You will also need to add the greet option to the goto_instrument_parse_options.h file in order for this to work. Notice that in the .h file, options that take an argument are followed by a colon (like (property):), while simple switches have no colon. Make sure that you return 0; after printing the message.

The idea behind goto-instrument is that it parses a goto-program and then performs one single analysis on that goto-program, and then returns. Each of the switches in doit function of goto_instrument_parse_options does something different with the goto-program that was supplied on the command line.

Goto-program basics

At this point in goto-instrument_parse_options (where the if statements are), the goto-program will have been loaded into the object goto_functions, of type goto_functionst. This has a field called function_map, a map from function names to functions.

**Task:** Add a `--print-function-names` switch to `goto-instrument` that prints out the name of every function in the goto-binary. Are there any functions that you didn't expect to see?

The following is quite difficult to follow from doxygen, but: the value type of function_map is goto_function_templatet<goto_programt>.

**Task:** Read the documentation for `goto_function_templatet` and `goto_programt`.

Each \ref goto_programt object contains a list of \ref goto_programt::instructiont called instructions. Each instruction has a field called code, which has type \ref codet.

**Task:** Add a `--pretty-program` switch to `goto-instrument`. This switch should use the `codet::pretty()` function to pretty-print every \ref codet in the entire program. The strings that `pretty()` generates for a codet look like this:
index
  * type: unsignedbv
      * width: 8
      * #c_type: char
  0: symbol
      * type: array
          * size: nil
              * type:
          * #source_location:
            * file: src/main.c
            * line: 18
            * function:
            * working_directory: /some/dir
          0: unsignedbv
              * width: 8
              * #c_type: char
...

The sub-nodes of a particular node in the pretty representation are numbered, starting from 0. They can be accessed through the op0(), op1() and op2() methods in the exprt class.

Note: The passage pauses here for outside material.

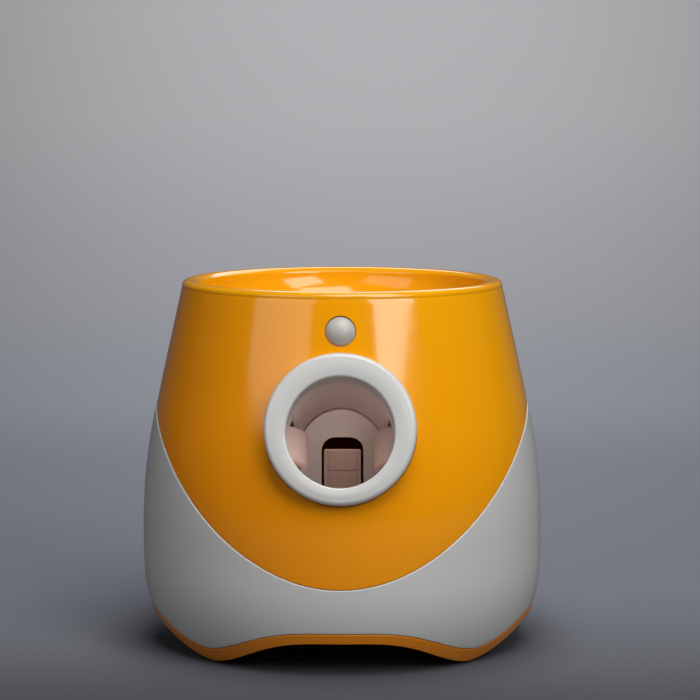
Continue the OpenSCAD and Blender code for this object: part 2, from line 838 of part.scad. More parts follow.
module button_switches() {
    color(black)
        panel_frame()
            for (x = [-1, 1])
                translate([x * button_x, 0, -button_board_depth]) {
                    translate([-3, -3, 0]) cube([6, 6, 2]);
                    cylinder(r = 1.6, h = 3.1);
                }
}

module dc_jack() {
    color(black)
        difference() {
            intersection() {
                body_solid(-0.4, 10, 80);
                inlet_frame() translate([0, 0, -16]) cylinder(r = inlet_d - 0.2, h = 30);
            }
            inlet_frame() translate([0, 0, -11]) difference() {
                cylinder(r = inlet_d / 2, h = 30);
                cylinder(r = 1, h = 9.5);
            }
        }
}

board_z = floor_top + 4;
board_x = 28;
board_t = 1.6;
board_screw_r = 1;
board_y = 34;
board_w = 52;
board_l = 40;
module board_corners() {
    for (x = [3, board_w - 3], y = [3, board_l - 3])
        translate([board_x + x, board_y + y, board_z + board_t]) children();
}
module main_board() {
    color(green)
        difference() {
            union() {
                translate([board_x, board_y, board_z]) cube([board_w, board_l, board_t]);
                board_corners() translate([0, 0, floor_top - board_z - board_t])
                    cylinder(r = 2.5, h = board_z - floor_top);
            }
            board_corners() translate([0, 0, -5]) cylinder(r = board_screw_r + 0.05, h = 10);
        }
}
module board_parts() {
    color(black)
        translate([board_x + 2, board_y, board_z + board_t]) {
            translate([6, 8, 0]) cube([10, 10, 1.6]);
            translate([24, 6, 0]) cube([5, 6, 1.5]);
            translate([24, 16, 0]) cube([5, 6, 1.5]);
            for (i = [0:3]) translate([5 + i * 9, 30, 0]) cube([7, 6, 7]);
            for (x = [36, 44]) translate([x, 10, 0]) cylinder(r = 3.1, h = 11);
            translate([36, 18, 0]) cube([10, 8, 2.4]);
        }
}
module speaker() {
    color(steel)
        translate([-speaker_x, speaker_y, floor_top]) {
            difference() {
                cylinder(r = 18, h = 2.5);
                translate([0, 0, -1]) cylinder(r = 14, h = 2.4);
            }
            translate([0, 0, 2.5]) cylinder(r1 = 17, r2 = 9, h = 3);
            translate([0, 0, 5.5]) cylinder(r = 8, h = 4);
        }
}

cell_z = floor_top + 2 + cell_d / 2;
box_top = cell_z + cell_d / 2 + 1.2;
module battery_box() {
    color(black)
        difference() {
            translate([-ear_x - box_wall, box_front - door_gap - box_wall, floor_top])
                cube([
                    2 * (ear_x + box_wall), door_l + door_gap + 2 * box_wall,
                    box_top + box_wall - floor_top
                ]);
            translate([-ear_x, box_front - door_gap, floor_top - 1])
                cube([2 * ear_x, door_l + door_gap, box_top - floor_top + 1]);
            // Notches over the hinge ears.
            for (x = [-1, 1])
                translate([x * (ear_x + 3) - 3, hinge_y - 4.5, floor_top - 1]) cube([6, 9, 6.5]);
        }
}
module each_cell() {
    for (x = [-1, 1], i = [-1:1])
        translate([x * (cell_l / 2 + 0.3), box_mid + i * (cell_d + 1), cell_z]) rotate([0, x * 90, 0])
            children();
}
module battery_cells() {
    color("#3f6f9f")
        each_cell() {
            translate([0, 0, -cell_l / 2]) cylinder(r = cell_d / 2, h = cell_l - 1.6);
            translate([0, 0, cell_l / 2 - 1.6]) cylinder(r = 4, h = 1.6);
        }
}
module battery_contacts() {
    color(steel)
        each_cell()
            translate([-6, -6, cell_l / 2 + 0.1]) cube([12, 12, ear_x - cell_l - 0.5]);
}
module battery_door() {
    color(orange)
        difference() {
            union() {
                translate([-door_w / 2, box_front, hinge_z - door_t / 2])
                    cube([door_w, hinge_y - box_front, door_t]);
                translate([-door_w / 2, hinge_y, hinge_z]) rotate([0, 90, 0])
                    cylinder(r = hinge_r, h = door_w);
                translate([-ear_x - pin_reach, hinge_y, hinge_z])
                    rotate([0, 90, 0]) cylinder(r = pin_r, h = 2 * (ear_x + pin_reach));
                translate([-8, box_front - 0.2, hinge_z - door_t / 2]) cube([16, 4, door_t + 3]);
            }
            // Finger grip.
            translate([-9, box_front + 5, hinge_z - door_t / 2 - 1]) cube([18, 5, 1.8]);
        }
}

module screw(r, length, head_r, head_h) {
    cylinder(r = r, h = length);
    translate([0, 0, -head_h]) cylinder(r = head_r, h = head_h);
}
module case_screws() {
    color(steel)
        for (turn = [0:90:270])
            rotate([0, 0, turn])
                translate([0, case_screw_at, arch_h + 2.4])
                    screw(screw_r - 0.25, 13, 2.8, 2);
}
module tube_screws() {
    color(steel)
        bore_frame()
            for (ear = tube_ears)
                translate(ear + [0, tube_ear_t, 0])
                    rotate([90, 0, 0]) screw(screw_r - 0.25, tube_screw_l, 2.8, 2);
}
module base_screws() {
    color(steel) {
        for (y = [-8, 8])
            translate([feed_motor_x + 14, pivot_y + y, floor_top + bracket_t])
                rotate([180, 0, 0]) screw(screw_r - 0.25, bracket_t + 2, 2.4, 1.2);
        board_corners() rotate([180, 0, 0]) screw(board_screw_r, 4, 2, 1);
    }
}
module motor_screws() {
    color(steel)
        bore_frame()
            for (x = [-1, 1], hole = [-1, 1])
                translate([x * wheel_x, wheel_s + hole * 8.5, deck_z])
                    rotate([180, 0, 0]) screw(screw_r - 0.25, deck_t + 1.5, 2.4, 1);
}

// The nozzle ring stands out in front, so the part moves back by half of what it adds.
front_reach = wall_at_bore + (ring_r - lip_outer) * sin(taper_angle)
    + (ring_proud - lip_outer) * cos(taper_angle) + lip_outer;
module placed() {
    translate([0, (front_reach - belly_r) / 2, 0]) children();
}

placed() upper_shell();
placed() hopper();
placed() lower_shell();
placed() base_tray();
placed() foot_pads();
placed() nozzle_ring();
placed() launch_tube();
placed() ball_cradle();
placed() flywheel_left_tyre();
placed() flywheel_left_hub();
placed() flywheel_right_tyre();
placed() flywheel_right_hub();
placed() drive_motor_left();
placed() drive_motor_right();
placed() motor_shaft_left();
placed() motor_shaft_right();
placed() feed_paddle();
placed() paddle_shaft();
placed() paddle_collars();
placed() feed_motor();
placed() feed_motor_bracket();
placed() pir_lens();
placed() pir_sensor();
placed() pir_board();
placed() ball_sensors();
placed() control_panel();
placed() power_button();
placed() range_button();
placed() indicator_leds();
placed() button_board();
placed() button_switches();
placed() dc_jack();
placed() main_board();
placed() board_parts();
placed() speaker();
placed() battery_box();
placed() battery_cells();
placed() battery_contacts();
placed() battery_door();
placed() case_screws();
placed() tube_screws();
placed() motor_screws();
placed() base_screws();
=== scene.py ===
"""Looks of a round two-tone ball launcher: smooth skins, materials, light and camera.

Sizes are in millimetres, like the part's own sizes, and meshes are made in metres.
The front faces -Y, +Z is up, and the origin is on the floor under the centre of the outer
box. The pieces are drawn about the housing's own axis, which stands a little behind it.
"""

import math

import bmesh
import bpy
from mathutils import Matrix, Quaternion, Vector


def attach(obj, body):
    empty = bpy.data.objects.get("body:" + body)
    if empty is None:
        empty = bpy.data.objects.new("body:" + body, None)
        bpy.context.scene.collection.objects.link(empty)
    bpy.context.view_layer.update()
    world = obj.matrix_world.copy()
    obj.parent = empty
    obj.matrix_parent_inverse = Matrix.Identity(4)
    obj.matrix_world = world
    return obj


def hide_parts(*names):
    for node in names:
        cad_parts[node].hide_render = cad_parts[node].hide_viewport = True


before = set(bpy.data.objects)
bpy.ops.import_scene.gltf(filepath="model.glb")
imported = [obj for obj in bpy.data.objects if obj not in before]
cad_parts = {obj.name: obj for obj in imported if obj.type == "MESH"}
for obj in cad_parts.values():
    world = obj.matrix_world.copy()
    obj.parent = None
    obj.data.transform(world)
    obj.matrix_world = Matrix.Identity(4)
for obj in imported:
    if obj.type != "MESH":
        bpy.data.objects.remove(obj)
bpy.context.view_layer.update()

MM = 0.001
TURN = 2 * math.pi

# Housing profile
BELLY_R = 122.5
BELLY_Z = 72
BELLY_BLEND = 328
TAPER = math.radians(12.6)
FOOT_DRAW = 16
FOOT_DRAW_Z = 60
BODY_H = 222.2
RIM_Z = BODY_H - 4
RIM_ROLL = 4.6
WALL = 2.6
SEAM = 0.3
EDGE = 0.5
HAIRLINE = 0.06
SINK = 0.3
SINK_FADE = 9

# Two-tone cover and base
COVER_APEX_Z = 147
COVER_DROP = 94
COVER_POWER = 1.73
BAND_H = 9.3
BAND_RISE = 17
ARCH_H = 20
ARCH_HALF_W = 78
FOOT_LOW = 1
FLOOR_T = 2.6
FLOOR_HALF_W = 58
FLOOR_TOP = ARCH_H + FLOOR_T

# Nozzle, bore and wheels
FIRE_ANGLE = math.radians(25)
BORE_R = 31.2
BORE_Z = 143.5
RING_R = 44
RING_PROUD = 4.5
RING_DEPTH = 10
RING_GAP = 0.25
RING_LIFT = 1.5
HOLE_DROP = 1.4
WHEEL_R = 21
WHEEL_W = 22
WHEEL_X = 19.5 + WHEEL_R
WHEEL_S = 40
TYRE_T = 4

# Hopper
WELL_R = 32
WELL_FORWARD = 18
THROAT_Z = 160
HOPPER_WALL = 2.6
RIM_LIP_W = 5.6
BOWL_DEPTH = BODY_H - 2.5 - THROAT_Z
BOWL_SLOPE = 0.35

# Sensor and controls
LENS_R = 8.8
LENS_Z = BODY_H - 22
PANEL_Z = 150
PANEL_W = 66
PANEL_H = 28
INLET_Z = 40
INLET_TURN = math.radians(24)
INLET_R = 5.6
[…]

Every node in the pretty representation has an identifier, accessed through the id() function. The file util/irep_ids.def lists the possible values of these identifiers; have a quick scan through that file. In the pretty representation above, the following facts are true of that particular node:

  • node.id() == ID_index
  • node.type().id() == ID_unsignedbv
  • node.op0().id() == ID_symbol
  • node.op0().type().id() == ID_array

The fact that the op0() child has a symbol ID menas that you could cast it to a symbol_exprt (which is a subtype of exprt) using the function to_symbol_expr.

**Task:** Add flags to `goto-instrument` to print out the following information: * the name of every function that is *called* in the program; * the value of every constant in the program; * the value of every symbol in the program.